The law, Graham said, "should be a quiet place, where even the most unpopular could have a shot. No way you can win an election, but in the court you might have a shot." He also said that Sotomayor was qualified to serve on the Supreme Court and that if, as the first Latina member, she "will inspire young women, particularly Latina women, to seek a career in the law, that would be a good thing."
Apart from Graham, Republicans gave a series of negative appraisals of Sotomayor's judicial rulings, her statements off the bench and her testimony during the recent hearings. The panel's ranking Republican, Sen. Jeff Sessions (Ala.), himself rejected by the same committee for a federal judgeship before he joined the Senate, said he concluded that Sotomayor could not "set aside her personal opinions and biases."
GOP senators criticized a now-famous speech in which Sotomayor said that a "wise Latina woman" would make better decisions as a judge than a white man.

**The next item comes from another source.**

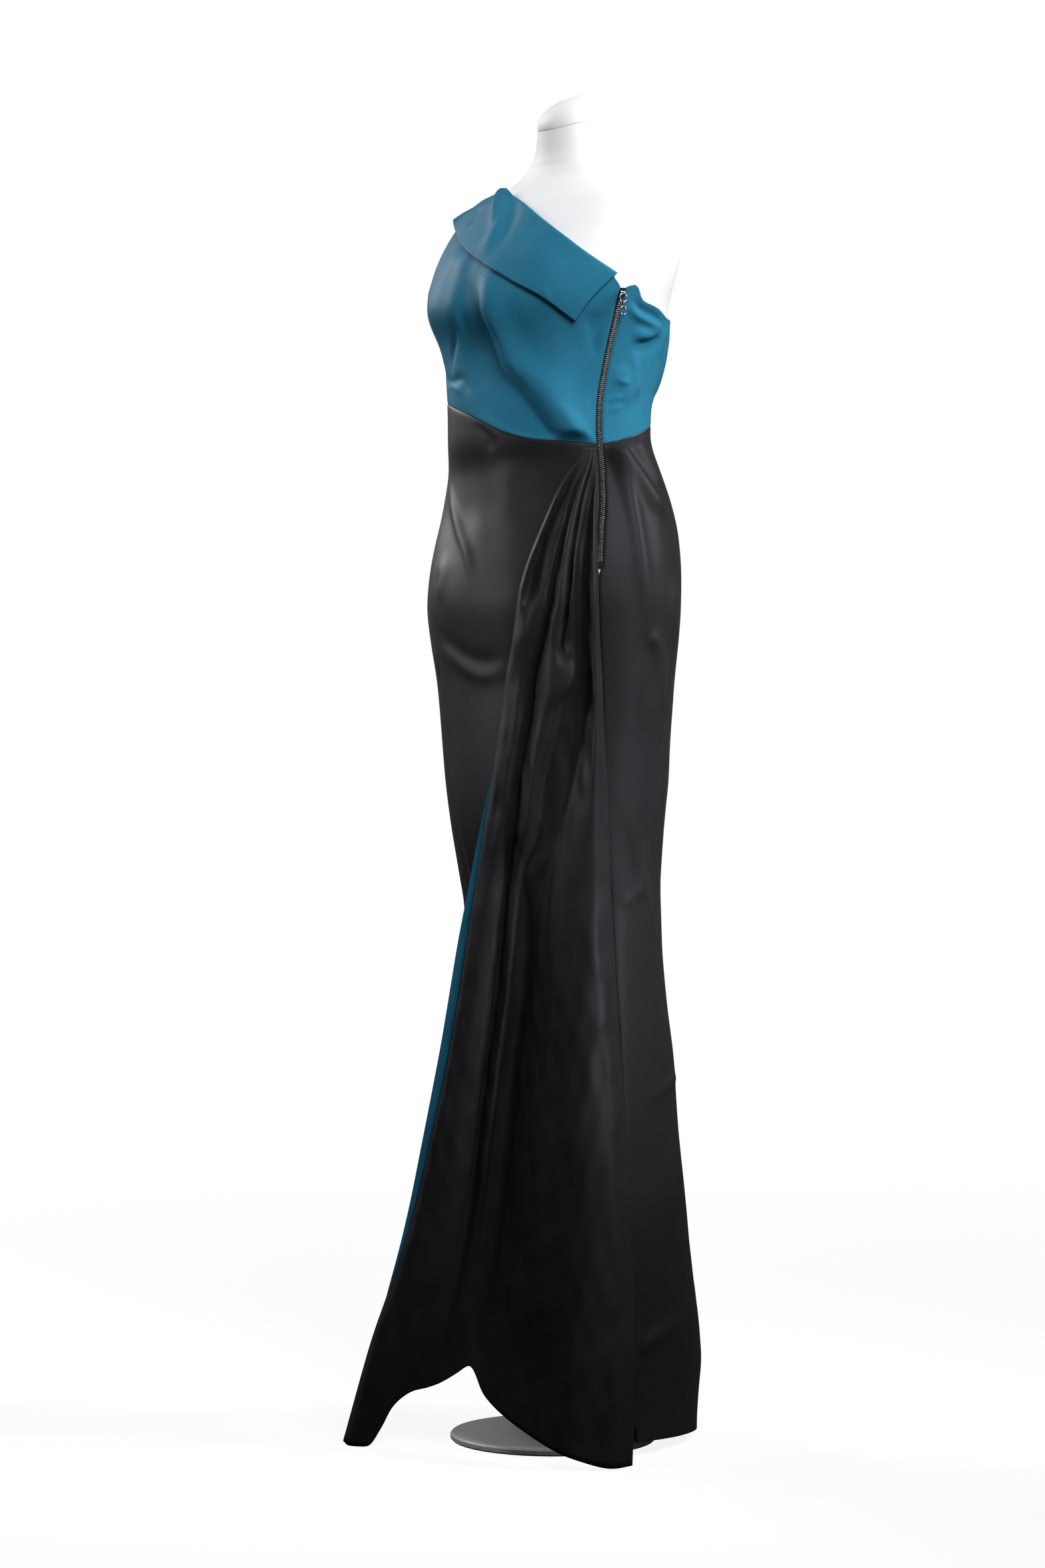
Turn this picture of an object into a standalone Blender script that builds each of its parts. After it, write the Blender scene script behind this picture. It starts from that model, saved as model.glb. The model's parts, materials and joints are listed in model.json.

And they said she had reached the wrong conclusion on several cases that have come before her court, including a discrimination claim by white firefighters from New Haven, Conn., that was recently reversed by the Supreme Court.
Grassley said the hearings "left me with more questions than answers."
"It is imperative that the nominee persuade us that he or she can set aside their own feelings. . . . I'm not convinced Judge Sotomayor has the ability to wear the judicial blindfold," he said.
Grassley was one of several committee members, Democrats and Republicans alike, who said they regretted that last week's hearings, like other recent Supreme Court confirmations, shed so little light on the nominee's views on the law. And they called for revisions to the confirmation process so that nominees' views become more clear.
Sen. Russell Feingold (D-Wis.) said, "These hearings have become little more than theater."